(Entries with model source code)
--- Begin ---
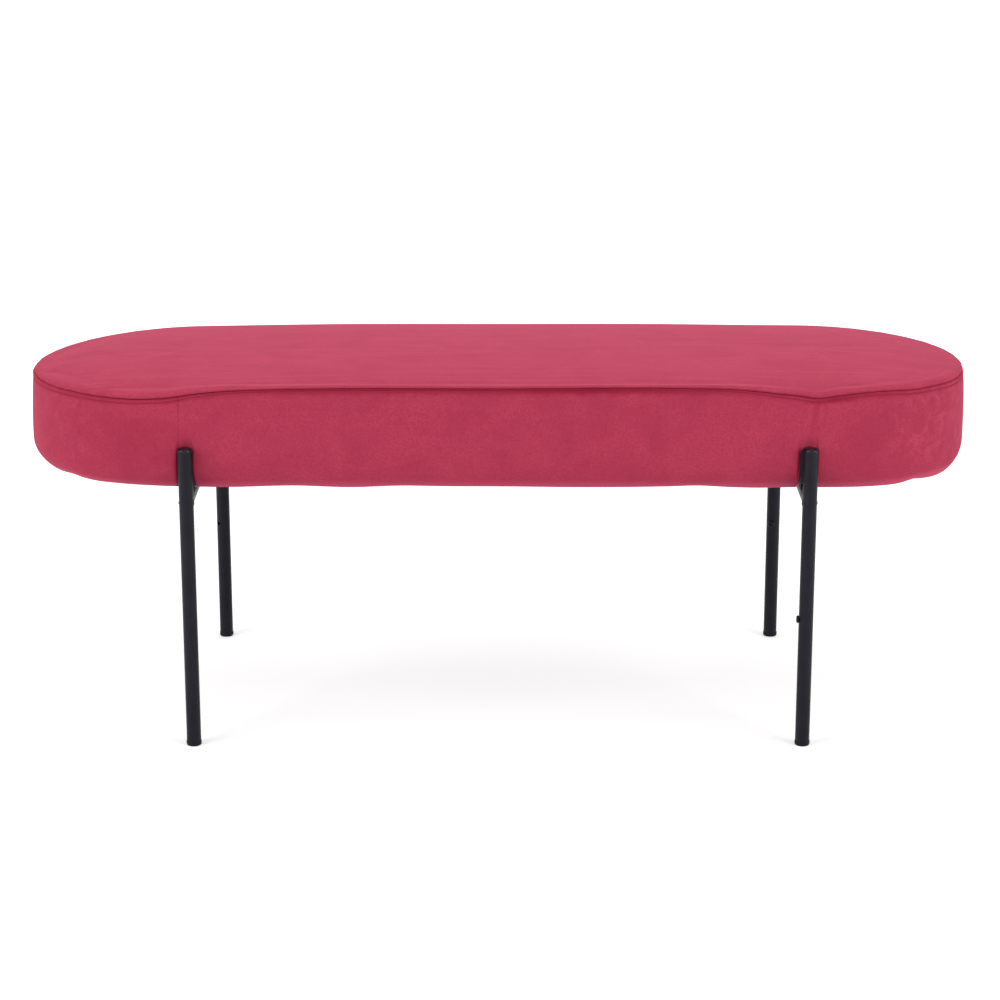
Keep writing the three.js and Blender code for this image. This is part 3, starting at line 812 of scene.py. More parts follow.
def pucker(along, under, row):
    """A short soft groove in the wall, between two places under the seam, or on top between two x, y."""
    place_a, under_a, place_b, under_b, width, depth = row
    run = np.array([place_b - place_a, under_b - under_a], float)
    offset = np.stack([along - place_a, under - under_a], axis=1)
    share = np.clip(offset @ run / (run @ run), 0, 1)
    away = np.hypot(*(offset - share[:, None] * run).T)
    return depth * np.exp(-((away / width) ** 2)) * (1 - 0.6 * share)


def gathers(along):
    """Small uneven waves where the band is eased around a round end."""
    at_ends = smooth(np.abs(along), STRAIGHT_HALF, 470) * (1 - smooth(np.abs(along), 960, REAR_CORNER))
    waves = np.sin(along / 3.9) + np.sin(along / 6.1 + 1.3) + np.sin(along / 9.7 + 0.4)
    return 0.16 * waves * (0.25 + at_ends)


def beside_straps(along, height):
    """The velvet swells where it comes out from behind a strap."""
    bulge = np.zeros_like(along)
    for name in STRAP_NAMES:
        away = edge_distance(name, along, height)
        rise = np.maximum(beside_edge(name, along, height), smooth(height, STRAP_TOP, STRAP_TOP + 16))
        bulge = np.maximum(bulge, BULGE * rise * (1 - smooth(away, 2, 28)))
    return bulge * smooth(height, 334, 356) * (1 - smooth(height, STRAP_TOP - 14, STRAP_TOP + 24))


# how strong the painted shade under the lip is, along the outline
SEAM_SHADE_STOPS = (
    (-1050, 0.3), (-560, 0.35), (-430, 0.35), (-330, 0.35), (-250, 0.5), (-150, 0.55), (0, 0.55), (125, 0.8),
    (175, 0.7), (249, 0.5), (300, 0.35), (345, 0.2), (385, 0.4), (408, 0.65), (450, 0.5), (520, 0.3),
    (1050, 0.3),
)


def crease_shade_marks(along, under, height, on_wall):
    """Painted shade in the seam's crease and in the grooves beside the straps, from 0 to 1."""
    # painted shade in the grooves beside the straps, and along the seam line
    beside = [hump(edge_distance(name, along, height), 1, 4.5) for name in STRAP_NAMES]
    beside = 0.85 * np.maximum.reduce(beside) * (1 - smooth(height, STRAP_TOP - 6, STRAP_TOP + 1))
    return on_wall * np.maximum(hump(under, 0, 1), beside)


def painted_shade_marks(along, under, height, on_wall):
    """Painted shade under the lip, in grooves and puckers, and by the front legs, from 0 to 1."""
    line = stitch_drop(along)
    uneven = 6.2 + 0.5 * np.sin(along / 7.3) + 0.4 * np.sin(along / 3.1 + 1)
    band = smooth(under, 0.4, 2) * (1 - smooth(under, uneven - 0.7, uneven + 4))
    # painted shade in the band under the lip, and on the lip's side of the seam
    below_seam = np.where(on_wall, through(SEAM_SHADE_STOPS, along) * band, 0.6 * hump(under, 0, 1.7))
    # painted shadow left of the front left leg, and painted shade just above both front legs
    shadow_left_of_leg = hump(along - strap_places["front_left"], -8, 5) * hump(height, 361, 15)
    shade_over_legs = [hump(along - strap_places[name], 2, 6) for name in ("front_left", "front_right")]
    shade_over_legs = 0.6 * sum(shade_over_legs) * hump(height, STRAP_TOP + 2, 6)
    # painted shade in the stitch groove, along the band seams and in the puckers
    stitch_line = 0.75 * hump(under, line, 1.1) * on_wall
    beside = np.abs(np.abs(along) - BAND_SEAM)
    band_seam = hump(beside, 0, 1) * np.where(along < 0, 0.45, 0.1) * (1 - smooth(under, 8, 30)) * on_wall
    folds = sum(0.22 * pucker(along, under, row) for row in PUCKERS)
    # two broad patches of painted shade on the front wall, one near each front leg
    left_shade_patch = 0.2 * hump(along, -445, 60) * hump(height, 390, 55) * on_wall
    right_shade_patch = 0.15 * hump(along, 430, 48) * hump(height, 362, 38) * on_wall
    marks = [below_seam, stitch_line, band_seam, folds, shadow_left_of_leg, shade_over_legs, left_shade_patch, right_shade_patch]
    return np.clip(np.maximum.reduce(marks), 0, 1)


def painted_rim_light_marks(height, on_wall):
    """Painted light along the lower edge, where the velvet turns under the seat."""
    return 0.55 * on_wall * (1 - smooth(height, COVER_BOTTOM + 2, COVER_BOTTOM + 11))


def scuffs(along, height, on_wall):
    """Where the pile was rubbed: mostly around the right end."""
    right = smooth(along, 455, 540) * (1 - smooth(along, 700, 780))
    left = 0.35 * hump(along, -560, 90)
    return on_wall * np.clip(right + left + 0.12, 0, 1) * smooth(height, 340, 365)


def soft_waves(along, height):
    """Broad shallow unevenness of hand-pulled velvet."""
    slow = np.sin(along / 37 + height / 29) + np.sin(along / 61 - height / 41 + 2)
    quick = np.sin(along / 17 + height / 23 + 1)
    return 0.22 * slow + 0.1 * quick


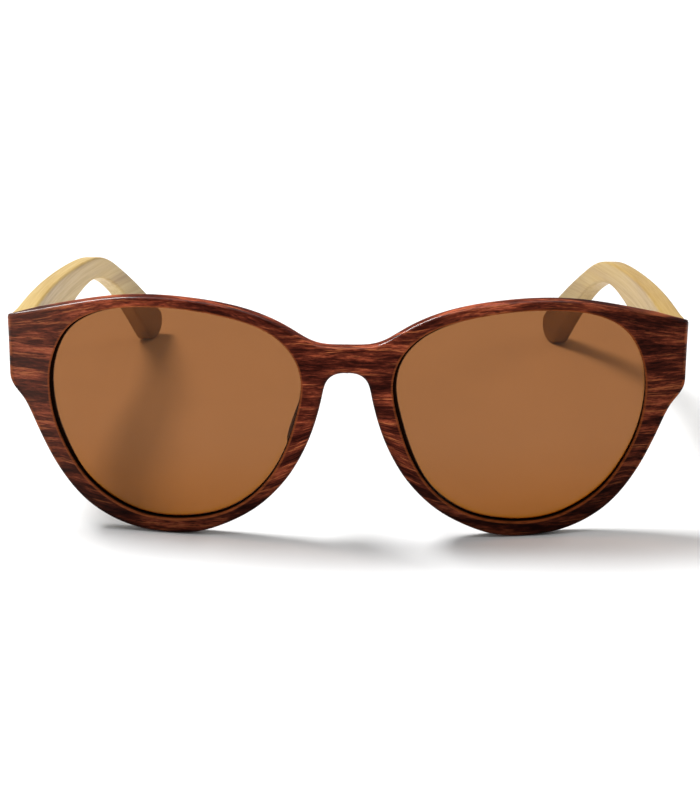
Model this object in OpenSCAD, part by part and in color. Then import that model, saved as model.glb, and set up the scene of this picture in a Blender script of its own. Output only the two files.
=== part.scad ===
// Sunglasses with a wood-grain moulded front, brown tinted lenses and bamboo
// temples on spring hinges. Millimetres. The front faces -Y, +X is the right
// side as seen from the front, +Z is up. The glasses stand open on a table, on
// the bottoms of both rims and on the tips of both temples.
// Inside the modules Y is measured back from the middle of the front face, and
// the whole is moved forward by half of its depth at the end.

/* [Front] */
// Thickness of the moulded front
front_t = 3.2; // [3:0.1:4]
// Radius of the front's wrap, measured on its front face
wrap_r = 300; // [260:10:400]
// Depth from the front face at which the lens starts
lens_recess = 1.2; // [1:0.1:1.3]
// Thickness of each lens
lens_t = 1.1; // [1:0.1:1.3]
// How far the lens edge reaches into the groove of the rim
lens_bite = 0.7; // [0.4:0.1:0.9]
// Clearance between the lens and its groove, all round
lens_gap = 0.04; // [0.02:0.01:0.1]

/* [Hinge] */
// Distance of each hinge pin from the middle plane
pin_x = 65.7; // [65.5:0.05:65.8]
// Depth of each hinge pin behind the front face
pin_y = 16.3; // [16.2:0.1:16.6]
// Height of the middle of each hinge above the table
pin_z = 38.3; // [38:0.1:38.5]
// Radius of the hinge screw's shank
pin_r = 0.6; // [0.5:0.05:0.7]
// Running clearance around the hinge screw
pin_gap = 0.04; // [0.02:0.01:0.08]
// Outer radius of the knuckles
knuckle_r = 1.42; // [1.3:0.02:1.45]
// Half of the height of the middle knuckle
mid_h = 1.6; // [1.4:0.1:1.7]
// Height of each outer knuckle
ear_h = 1.75; // [1.5:0.05:1.9]

/* [Spring] */
// Radius of the wire of the hinge spring
wire_r = 0.13; // [0.1:0.01:0.15]
// Number of turns of the hinge spring
spring_turns = 9; // [6:1:10]
// Radius of the sliding rod inside the spring
rod_r = 0.55; // [0.45:0.01:0.58]

/* [Temple] */
// Thickness of the temple at the hinge
temple_t0 = 4.6; // [4.4:0.1:4.8]
// Thickness of the temple at its tip
temple_t1 = 3.4; // [3:0.1:4]
// Radius of the rounded temple tip, seen from the side
tip_r = 4.3; // [4.1:0.1:4.5]

/* [Hidden] */

// Half of the depth of the open glasses: the origin is under the middle
depth_half = 67;
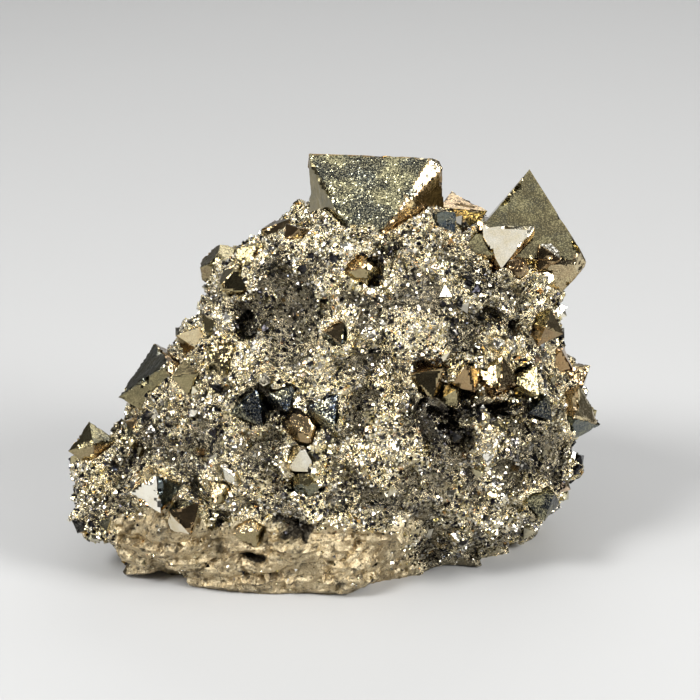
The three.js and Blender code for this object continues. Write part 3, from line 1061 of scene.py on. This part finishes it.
class PYRITE_OT_stage(bpy.types.Operator):
    """Sets the floor, the backdrop, the soft lights and the camera"""

    bl_idname = "pyrite.stage"
    bl_label = "Stage"

    def execute(self, context):
        sweep()
        studio_world()
        for name, light in LIGHTS.items():
            softbox(name, *light)
        context.scene.view_settings.view_transform = "Standard"
        camera = new_object("camera", bpy.data.cameras.new("camera"))
        camera.location = CAMERA_PLACE
        tilt = Matrix.Rotation(math.radians(90 - CAMERA_DOWN), 4, "X")
        roll = Matrix.Rotation(math.radians(CAMERA_ROLL), 4, "Z")
        camera.rotation_euler = (tilt @ roll).to_euler()
        camera.data.lens = CAMERA_LENS
        camera.data.sensor_width = 36.0
        camera.data.clip_end = 20.0
        context.scene.camera = camera
        return {"FINISHED"}


class PYRITE_PT_panel(bpy.types.Panel):
    """Lists the steps that grow the cluster"""

    bl_idname = "PYRITE_PT_panel"
    bl_label = "Pyrite Cluster"
    bl_space_type = "VIEW_3D"
    bl_region_type = "UI"
    bl_category = "Pyrite"

    def draw(self, context):
        scene = context.scene
        for settings in (scene.pyrite_mass, scene.pyrite_crust, scene.pyrite_crystal):
            box = self.layout.box()
            for name in settings.__annotations__:
                box.prop(settings, name)
        for operator in OPERATORS:
            self.layout.operator(operator.bl_idname)


OPERATORS = (PYRITE_OT_mass, PYRITE_OT_crust, PYRITE_OT_crystals, PYRITE_OT_stage)
SETTINGS = {"pyrite_mass": MassSettings, "pyrite_crust": CrustSettings, "pyrite_crystal": CrystalSettings}


def register():
    for kind in (*SETTINGS.values(), *OPERATORS, PYRITE_PT_panel):
        bpy.utils.register_class(kind)
    for name, kind in SETTINGS.items():
        setattr(bpy.types.Scene, name, PointerProperty(type=kind))


def unregister():
    for name in SETTINGS:
        delattr(bpy.types.Scene, name)
    for kind in reversed((*SETTINGS.values(), *OPERATORS, PYRITE_PT_panel)):
        bpy.utils.unregister_class(kind)


def main():
    register()
    for operator in OPERATORS:
        step = getattr(bpy.ops.pyrite, operator.bl_idname.split(".")[1])
        step()


if __name__ == "__main__":
    main()
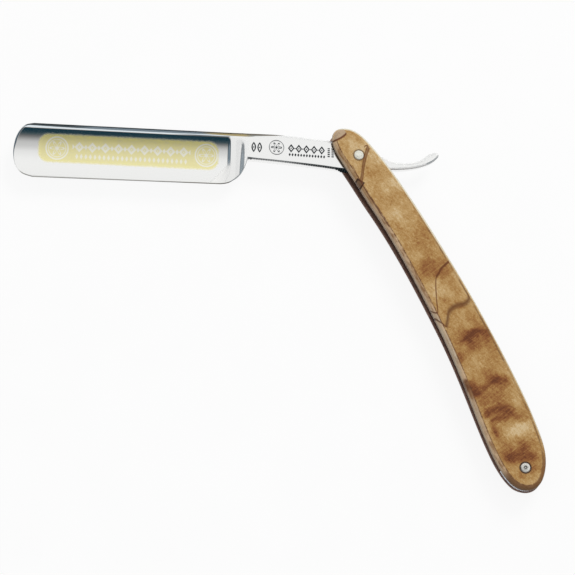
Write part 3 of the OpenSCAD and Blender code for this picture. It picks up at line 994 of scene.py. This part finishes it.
def satin_edges(x, y, z, rim):
    """The satin-ground thin edges of the shank's back and of the tail."""
    middle = follow(x, [
        (-30.0, 1.0), (-5.0, 0.6), (5.0, -0.8), (8.0, -1.4), (12.0, -2.0), (16.0, -2.1),
        (20.0, -1.5), (24.0, 0.1), (27.0, 2.0), (29.3, 3.2)])
    flat_z = 1.62 - (x - 9.0).max(0.0) * 0.0595
    mask = step(y - middle, -0.2, 0.2)
    mask = mask.max(step(z - flat_z, -0.10, 0.10) * step(x, 3.0, 6.0))
    mask = mask * step(rim, 0.95, 0.45) * step(x, -30.5, -25.0)
    return mask * (1.0 - step(x, 24.2, 25.4) * step(y - middle, 0.2, -0.2) * 0.7)


def wall_foot(x, y, honed_shaded_edge):
    """The foot of the wall at the end of the hollow."""
    low = (y * -1.0 - WALL_DROP).max(0.0)
    run = x * -1.0 - HOLLOW_END - WALL_BEND * maths("POWER", low, WALL_POWER)
    run = run / (WALL_WIDTH + WALL_SPREAD * low)
    return step(run, -0.25, 0.05) * step(run, 1.45, 1.0) * step(y, -1.6, -6.0) * (1.0 - honed_shaded_edge)


def steel():
    graph = Material("polished_steel_gilt")
    x, y, z = graph.coords()
    mark, rim = graph.attribute("mark"), graph.attribute("rim")
    on_blade = step(x, -43.0, -46.0)
    waver = noise((x, y, 0.0), scale=0.9, detail=4, rough=0.65) - 0.5
    gold, wash, light = gilt_wash(x, y, z, waver)
    # polished steel; the spine's flat is tinted bluer, a painted blue reflection
    spine_flat_painted_reflection = on_blade * step(y, 5.25, 5.40)
    base = mix(spine_flat_painted_reflection, (0.925, 0.925, 0.918), (0.80, 0.86, 0.91))
    base = mix(gold, base, wash)
    # stamped marks hold dark polish residue
    base = mix(step(mark, 0.16, 0.66) * 0.95, base, (0.022, 0.030, 0.036))
    # the honed bevel is duller and darkened with painted shade, the back of the spine is duller and
    # coloured with a painted dark reflection, and the notches are filled with painted shade
    honed_shaded_edge = step(rim, 0.42, 0.22) * step(y, -9.5, -11.0) * on_blade
    base = mix(honed_shaded_edge * (0.70 + 0.26 * step(x, -74.0, -52.0)), base, (0.22, 0.20, 0.17))
    # painted dark reflection along the back of the spine
    back, back_reflection_tint = spine_back_painted_reflection(x, y, rim, waver)
    base = mix(back * 0.94, base, back_reflection_tint)
    # a painted dark line of shade along the top of the hollow
    crease = step((y - 5.34).abs(), 0.28, 0.12) * step(x, -68.0, -56.0) * on_blade
    crease = crease * step(x, -45.0, -46.0)
    base = mix(crease * 0.82, base, (0.016, 0.026, 0.032))
    # painted shade, dark teal, in the notches and up the shank's wall under the handle
    notches, teeth = notch_painted_shade(x, y, z, rim)
    base = mix(notches * teeth, base, (0.010, 0.026, 0.032))
    # the thin edges are satin, and so are the wall's foot and, a little, the shoulder groove
    foot = wall_foot(x, y, honed_shaded_edge)
    groove = step(x, -43.6, -42.8) * step(x, -38.2, -39.2) * step(y, 4.9, 4.2)
    satin = satin_edges(x, y, z, rim).max(foot * 0.90).max(groove * 0.34)
    # fine polish lines: across the flank on the blade, along the shank
    across = noise((x * 9.0, y * 0.35, z), detail=2, rough=0.7)
    along = noise((x * 0.25, y * 8.0, z * 8.0), detail=2, rough=0.7)
    lines = across * on_blade + along * (1.0 - on_blade)
    smear = noise((x, y, z), scale=0.18)
    rough = 0.062 + 0.04 * smear + 0.03 * lines + 0.14 * gold
    rough = rough + 0.35 * step(mark, 0.2, 0.8) + 0.2 * honed_shaded_edge
    rough = rough + 0.22 * back + 0.3 * notches + 0.40 * satin
    base = mix(satin * 0.8, base, (0.93, 0.93, 0.925))
    base = mix(foot, base, (1.0, 0.992, 0.975))
    gilt_sheen = mix(light, (1.0, 0.955, 0.64), (1.0, 0.985, 0.88))
    dull = notches.max(satin)
    return graph.finish(
        color=base, metal=(1.0 - gold) * (1.0 - satin) * (1.0 - notches), ior=8.0 - dull * 6.7,
        spec=(1.0 - dull) * 0.5, tint=mix(gold, (1.0, 1.0, 1.0), gilt_sheen), rough=rough,
        normal=bump(lines, strength=0.05, distance=0.00002))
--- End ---
| Set exercise |
Of the entries above, repeat exactly the lines from the line with "Model this object" through the line with "at the end.", both of them included.

| Written solution |
Model this object in OpenSCAD, part by part and in color. Then import that model, saved as model.glb, and set up the scene of this picture in a Blender script of its own. Output only the two files.
=== part.scad ===
// Sunglasses with a wood-grain moulded front, brown tinted lenses and bamboo
// temples on spring hinges. Millimetres. The front faces -Y, +X is the right
// side as seen from the front, +Z is up. The glasses stand open on a table, on
// the bottoms of both rims and on the tips of both temples.
// Inside the modules Y is measured back from the middle of the front face, and
// the whole is moved forward by half of its depth at the end.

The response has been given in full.